The recent success of imatinib for the treatment of Philadelphia chromosome-positive chronic myelogenous leukemia has made tyrosine and serine/threonine kinases as major targets for cancer therapy. Currently, since only a small fraction of the human kinome has been targeted by reasonably selective and potent inhibitors, there is an urgent need to develop strategies for efficient discovery and optimization of new inhibitors. Towards this goal, we have recently developed a compound library of candidate ATP-competitive kinase inhibitors. We screened our collection of novel small molecules (approximately 2,000) against a panel of 16 cultured tumor cell lines for the ability to induce cell death. This search revealed one compound, ON 1231320, with remarkable cytotoxicity against the entire panel of 16 tumor cell lines. Kinase inhibition assays against a panel of 285 kinases revealed that this compound had a remarkable specificity towards Polo-like kinase 2 (Plk2 or Snk), a kinase involved in centrosome duplication and mitotic progression. As expected, tumor cells treated with ON 1231320 arrest in mitosis due to abnormal microtubule spindle development. Plk2 has recently been implicated as one of the kinases that links cellular metabolism to the cell cycle. Mitochondrial dysfunction, with resulting increased dependence on glycolysis, is frequently observed in cancer cells (known as the Warburg effect). Identification of pathways that promote cell survival under conditions of mitochondrial dysfunction has therapeutic implications. In a recent study, it has been shown that targeted ablation of the SCO2 gene in HCT116 human colon cancer cell line results in the ablation of mitochondrial respiration and that PLK2 is the most highly expressed gene in SCO2-/-cells. Furthermore, even a modest reduction in Plk2 levels in human cancer cells with defects in mitochondrial respiration results in the elimination of their ability to form xenografts in mice. In this proposal, we plan to further examine this potent and selective Plk2 inhibitor in order to determine important chemical characteristics and biological activity necessary for advanced pre-clinical development. We propose to study the effects of this compound on tumor growth in vitro and in vivo to determine how ON 1231320 will serve as a novel cancer chemotherapeutic.
The aims of this proposal are to: (1) Prepare an optimal formulation of ON 1231320 for stability and parenteral delivery;(2) Characterize the pharmacokinetic and pharmacodynamic properties of ON 1231320 in non-tumor and tumor-bearing mice;and (3) Evaluate anti-tumor efficacy of ON 01231320, determine the degree of inhibition of Plk2 required for inhibition of human tumor growth in xenograft models, and assess how ON 1231320 doses and schedules are related to the anti-tumor activity of the compound.

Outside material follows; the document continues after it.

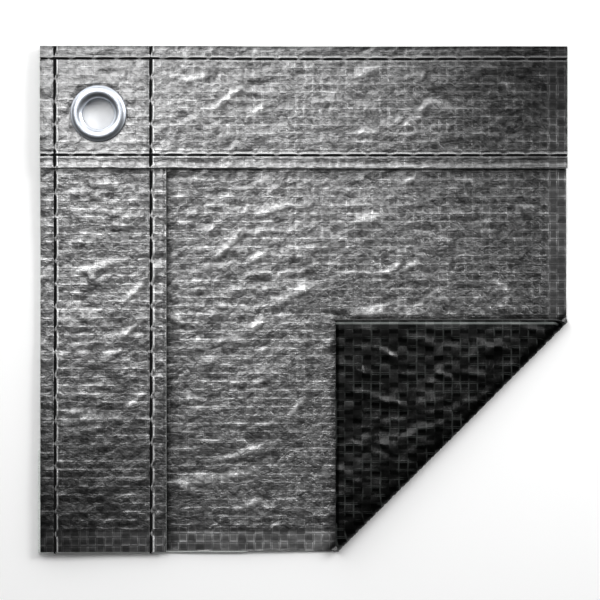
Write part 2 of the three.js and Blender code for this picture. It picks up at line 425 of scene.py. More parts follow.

This application describes the discovery of a novel cancer therapeutic, ON 1231320, which could find a wide application in the treatment of some of the most difficult-to-treat cancers that are traditionally resistant to chemotherapy. ON 1231320 has a unique and targeted anti-cancer mechanism of action. In this application, we propose to develop optimal formulation, preclinical pharmacology, and anti-cancer efficacy profiles for ON 1231320 in preparation for a Phase I study in cancer patients.